- Born: 1953 (age 71–72) Cheshire England
- Notable credit(s): Banker, Non-executive director, Consultant

= Geoffrey Sumner (banker) =

Geoffrey Sumner (born 1953) is a Scottish/English banker, non-executive director and an independent consultant. He is the former CEO, France and Belgium of Lloyds TSB (Lloyds Banking Group).

==Education==
Sumner qualified as an Associate of the Chartered Institute of Bankers in 1976(now The London Institute of Banking & Finance) and was elected to Fellowship in 2004.
He is an Associate of the Association of Corporate Treasurers London, England (1996) and a Fellow of the Chartered Banker Institute, Scotland (2002).
He holds the République Française Diplôme d’ Études en langue française 1er Degré (2001).

==Career==
Sumner worked with National Westminster Bank plc from 1972 for eight years.

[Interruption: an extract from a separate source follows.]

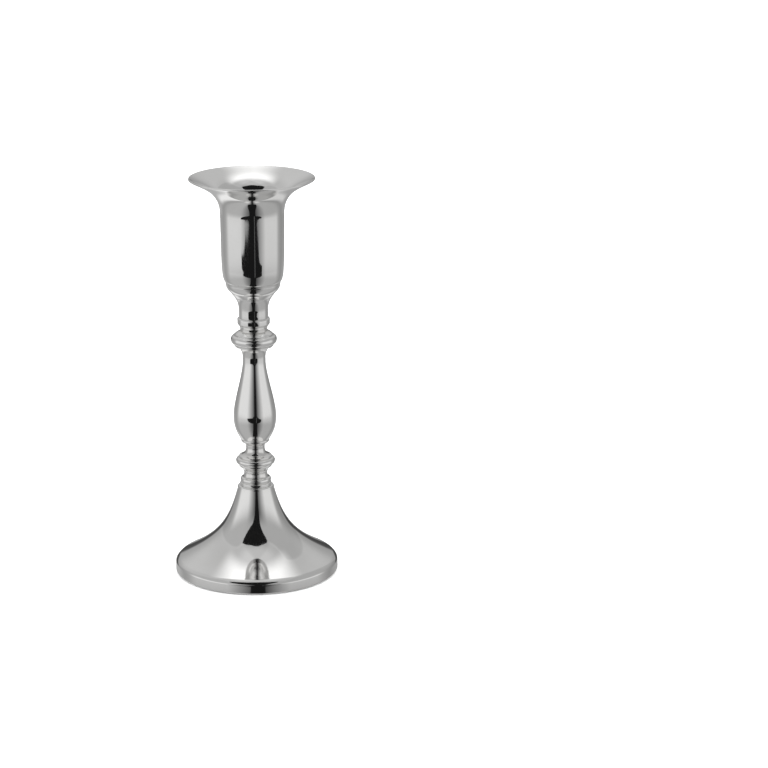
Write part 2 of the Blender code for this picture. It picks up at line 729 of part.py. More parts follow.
def cup_outline():
    """The cup's outer side, from its rim to the boss hole in its bottom."""
    rim = (RIM_RADIUS, CUP_HEIGHT)
    flare_foot = (CUP_RADIUS + CUP_TAPER, CUP_FLARE_RISE)
    body_foot = (CUP_RADIUS, CUP_BOTTOM_RISE)
    bottom = (CUP_RING_TOP_RADIUS + 0.1, 0)
    overhang = RIM_RADIUS - flare_foot[0]
    rise = CUP_HEIGHT - CUP_FLARE_RISE
    angle = math.radians(RIM_ANGLE)
    rim_handle = (
        RIM_RADIUS - math.cos(angle) * overhang * 0.24,
        CUP_HEIGHT - math.sin(angle) * overhang * 0.24,
    )
    outline = [rim]
    flare_handle = (flare_foot[0], CUP_FLARE_RISE + rise * 0.65)
    outline += bezier(rim, rim_handle, flare_handle, flare_foot, 9)
    outline.append(body_foot)
    body_handle = (CUP_RADIUS, CUP_BOTTOM_RISE * 0.52)
    bottom_handle = (bottom[0] + (CUP_RADIUS - bottom[0]) * 0.6, CUP_BOTTOM_RISE * 0.31)
    outline += bezier(body_foot, body_handle, bottom_handle, bottom, 4)
    outline.append((ROD_BORE + BOSS_WALL + DRIVE_FIT, 0))
    return outline


def make_candle_cup():
    shell = spun_sheet("candle_cup", cup_outline(), CUP_WALL, WIDE_SIDES)
    place(shell, cup_z, cup, "silver plate")


def make_cup_boss():
    """A brass bush through the cup's bottom: the rod screws in below, a screw above."""
    neck = ROD_BORE + BOSS_WALL
    flange_foot = boss_neck
    flange_top = flange_foot + BOSS_FLANGE_HEIGHT
    top = flange_top + BOSS_BARREL_HEIGHT
    step = top - (SCREW_LENGTH - SOCKET_WALL)
    screw_bore = SCREW_RADIUS + SEAM
    outline = [
        (neck, top),
        (neck, flange_top),
        (BOSS_FLANGE_RADIUS, flange_top),
        (BOSS_FLANGE_RADIUS, flange_foot),
        (neck, flange_foot),
        (neck, 0),
        (ROD_BORE, 0),
        (ROD_BORE, step),
        (screw_bore, step),
        (screw_bore, top),
    ]
    boss = turned("cup_boss", outline, SMALL_SIDES)
    place(boss, cup_web_z, cup, "brass")


def make_candle_socket():
    """A straight-walled cup for the candle. A dimple in its floor takes the screw's head, and
    a flange at its top closes the gap to the outer cup."""
    dimple = SCREW_HEAD_RADIUS + HEAD_ROOM
    floor = SOCKET_WALL + SEAM + SCREW_HEAD_HEIGHT + HEAD_SUNK
    top = floor + SOCKET_DEPTH
    inside = inward(cup_outline(), CUP_WALL)
    flange_foot = top - SOCKET_WALL
    flange = radius_at(inside, socket_z + flange_foot - cup_z) - DRIVE_FIT
    outside = SOCKET_RADIUS + SOCKET_WALL
    hole = SCREW_RADIUS + SEAM
    outline = [
        (flange, top),
        (flange, flange_foot),
        (outside, flange_foot),
        (outside, floor - SOCKET_WALL),
        (dimple + SOCKET_WALL, floor - SOCKET_WALL),
        (dimple + SOCKET_WALL, 0),
        (hole, 0),
        (hole, SOCKET_WALL),
        (dimple, SOCKET_WALL),
        (dimple, floor),
        (SOCKET_RADIUS, floor),
        (SOCKET_RADIUS, top),
    ]
    socket = turned("candle_socket", outline, WIDE_SIDES)
    place(socket, socket_z, cup, "silver plate")


def make_socket_screw():
    """A slotted cheese-head screw through the dimple in the socket's floor."""
    outline = [
        (0, SCREW_HEAD_HEIGHT),
        (SCREW_HEAD_RADIUS - 0.3, SCREW_HEAD_HEIGHT),
        (SCREW_HEAD_RADIUS, SCREW_HEAD_HEIGHT - 0.3),
        (SCREW_HEAD_RADIUS, 0),
        (SCREW_RADIUS, 0),
        (SCREW_RADIUS, -SCREW_LENGTH),
        (0, -SCREW_LENGTH),
    ]
    screw = solid_round("socket_screw", outline, SMALL_SIDES)
    slot = block(
        "screw slot",
        (3 * SCREW_HEAD_RADIUS, SCREW_SLOT_WIDTH, 2 * SCREW_SLOT_DEPTH),
        (0, 0, SCREW_HEAD_HEIGHT),
        cutters,
    )
    hide_cutter(slot, cup, screw_head_z)
    boolean(screw, slot, "DIFFERENCE")
    place(screw, screw_head_z, cup, "steel")


clear_scene()
model = new_collection("silver candlestick")
cutters = new_collection("cutters")
stem = new_empty("stem_frame", 0)
cup = new_empty("cup_axis", cup_ring_z)

make_felt_pad()
make_base_cover()
make_ballast()
make_foot()
make_tie_rod()
make_fasteners()
make_foot_collar()
make_lower_knop()
make_baluster_ring()
make_baluster()
make_upper_knop()
make_neck_base()
make_neck_ring()
make_neck()
make_calyx()
make_cup_washer()
make_cup_ring()
make_candle_cup()
make_cup_boss()
make_candle_socket()
make_socket_screw()

print(f"{len(model.objects)} objects, {rod_top_z - rod_bottom_z:.1f} mm of tie rod")
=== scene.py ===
# %% [markdown]
# # A silver candlestick
#
# The real object is a stack of turned and spun pieces, threaded like beads on one steel rod and
# plated with silver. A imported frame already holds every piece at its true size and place. This
# lesson gives each piece its finished surface, its material, and then the light and the camera.

# %% Load the frame
import json
import math

import bmesh
import bpy
import numpy as np
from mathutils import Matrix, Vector, noise


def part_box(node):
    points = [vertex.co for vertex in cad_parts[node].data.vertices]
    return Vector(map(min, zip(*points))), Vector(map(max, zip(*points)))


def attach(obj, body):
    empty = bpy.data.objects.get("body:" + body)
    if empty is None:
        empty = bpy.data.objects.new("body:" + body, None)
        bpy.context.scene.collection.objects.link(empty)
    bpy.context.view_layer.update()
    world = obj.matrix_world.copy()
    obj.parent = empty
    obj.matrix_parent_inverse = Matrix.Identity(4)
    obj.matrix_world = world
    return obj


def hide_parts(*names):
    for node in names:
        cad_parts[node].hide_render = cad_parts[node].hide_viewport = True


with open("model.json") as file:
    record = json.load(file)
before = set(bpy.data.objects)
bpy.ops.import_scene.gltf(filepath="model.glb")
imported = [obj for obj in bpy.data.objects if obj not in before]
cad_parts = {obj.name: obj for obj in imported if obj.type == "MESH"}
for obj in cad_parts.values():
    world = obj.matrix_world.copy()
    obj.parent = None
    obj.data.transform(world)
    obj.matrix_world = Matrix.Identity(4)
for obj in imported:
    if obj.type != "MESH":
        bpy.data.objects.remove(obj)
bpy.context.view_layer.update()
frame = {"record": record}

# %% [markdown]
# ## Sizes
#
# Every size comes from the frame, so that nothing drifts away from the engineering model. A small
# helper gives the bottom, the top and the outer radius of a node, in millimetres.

MM = 0.001
body_of = {}
for body, members in frame["record"]["behaviour"]["bodies"].items():
    for member in members:
        body_of[member] = body


def extent(node):
    """A node's bottom, top and outer radius, in millimetres."""
    low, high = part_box(node)
    return low.z / MM, high.z / MM, -low.x / MM


print(f"{len(body_of)} nodes, {extent('candle_cup')[1]:.1f} mm tall")

# %% [markdown]
# ## Outlines
#
# A turned piece is known by one line: its outline from the axis outwards. Two helpers draw the
# curved stretches. `bend` is a cubic curve, for flares and shoulders. `quarter` is a quarter of an
# ellipse, for beads and hollows. Both leave out their first point, so stretches can be added up.

# %% Curved stretches
def bend(start, start_handle, end_handle, end, steps=40):
    """A curve that leaves its start towards one handle and reaches its end from the other."""
    t = np.linspace(0, 1, steps + 1)[1:, None]
    u = 1 - t
    corners = [np.array(corner, float) for corner in (start, start_handle, end_handle, end)]
    weights = (u**3, 3 * u * u * t, 3 * u * t * t, t**3)
    return [tuple(point) for point in sum(w * c for w, c in zip(weights, corners))]


def quarter(start, end, leaves, steps=12):
    """Leaves its start going down, or going across."""
    angle = np.linspace(0, math.pi / 2, steps + 1)[1:]
    near, far = np.cos(angle), np.sin(angle)
    if leaves == "down":
        radius = end[0] + (start[0] - end[0]) * near
        height = start[1] + (end[1] - start[1]) * far
    else:
        radius = start[0] + (end[0] - start[0]) * far
        height = end[1] + (start[1] - end[1]) * near
    return list(zip(radius, height))


def inset(points, distance):
    """A smooth line moved to the inner side, when it runs down the outside of a piece."""
    line = np.array(points, float)
    along = np.gradient(line, axis=0)
    along /= np.linalg.norm(along, axis=1)[:, None]
    inner = line + np.column_stack((along[:, 1], -along[:, 0])) * distance
    return [tuple(point) for point in inner]


bead = quarter((0, 1), (2, 0), "across")
print(f"a quarter of a bead has {len(bead)} points and ends at {bead[-1][0]:.1f}, {bead[-1][1]:.1f}")

# %% [markdown]
# ## What polishing does to an edge
#
# A silversmith's mop rounds every corner a little, and those soft corners catch the light as the
# bright lines round each moulding. `polished` does the same to an outline: it is cut into very
# short steps, each point is averaged with its neighbours, and the points that a smooth curve
# doesn't need are dropped again. It also measures how deep each point lies in a groove, because
# the mop doesn't reach there and the silver stays rougher, and because the colour of the grooves
# is darkened there as painted shade.

# %% Rounding an outline
STEP = 0.05  # millimetres between the points while an outline is being rounded
CHORD_ERROR = 0.0012  # how far, in millimetres, a straight step may leave the curve
LONGEST_STEP = 2.0
GROOVE_REACH = 1.0  # the mop's softness: how far it looks to both sides
GROOVE_DEPTH = 0.22  # a point this far below its surroundings is wholly in a groove


def extended(line, width, hollow):
    """A closed line goes on round itself; a line between two points of the axis is mirrored."""
    if hollow:
        return np.concatenate((line[-width:], line, line[:width]))
    mirrored = line[::-1] * (-1, 1)
    return np.concatenate((mirrored[-width - 1 : -1], line, mirrored[1 : width + 1]))


def averaged(line, reach, hollow):
    """Two passes of a moving average."""
    width = 2 * max(int(round(reach / STEP)), 1) + 1
    kernel = np.ones(width) / width
    for _ in range(2):
        longer = extended(line, width, hollow)
        smooth = [np.convolve(longer[:, axis], kernel, "same") for axis in (0, 1)]
        line = np.column_stack(smooth)[width:-width]
    return line


def thinned(line):
    """The indices of the points that a line needs to stay within the chord error."""
    kept = [0]
    last = len(line) - 1
    while kept[-1] < last:
        start = kept[-1]
        reach = start + 1
        while reach < last:
            chord = line[reach + 1] - line[start]
            length = math.hypot(*chord)
            between = line[start + 1 : reach + 1] - line[start]
            off = np.abs(between @ np.array((-chord[1], chord[0]))) / length
            if off.max() > CHORD_ERROR or length > LONGEST_STEP:
                break
            reach += 1
        kept.append(reach)
    return kept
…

He joined Algemene Bank Nederland (now ABN AMRO) in 1979 then TSB Group in 1990. He was heavily involved in many different aspects of the merger between Lloyds Bank and the TSB Group plc in the mid-1990s. He was appointed Country Manager Belgium, Lloyds TSB in 2002 then served as CEO France and Belgium

for Lloyds TSB during the years 2006 to 2007. He left Lloyds TSB in June 2007 to found his own consulting firm. He was a director and trustee of the Scottish children's charity Smart Play Network between March 2016 and August 2020.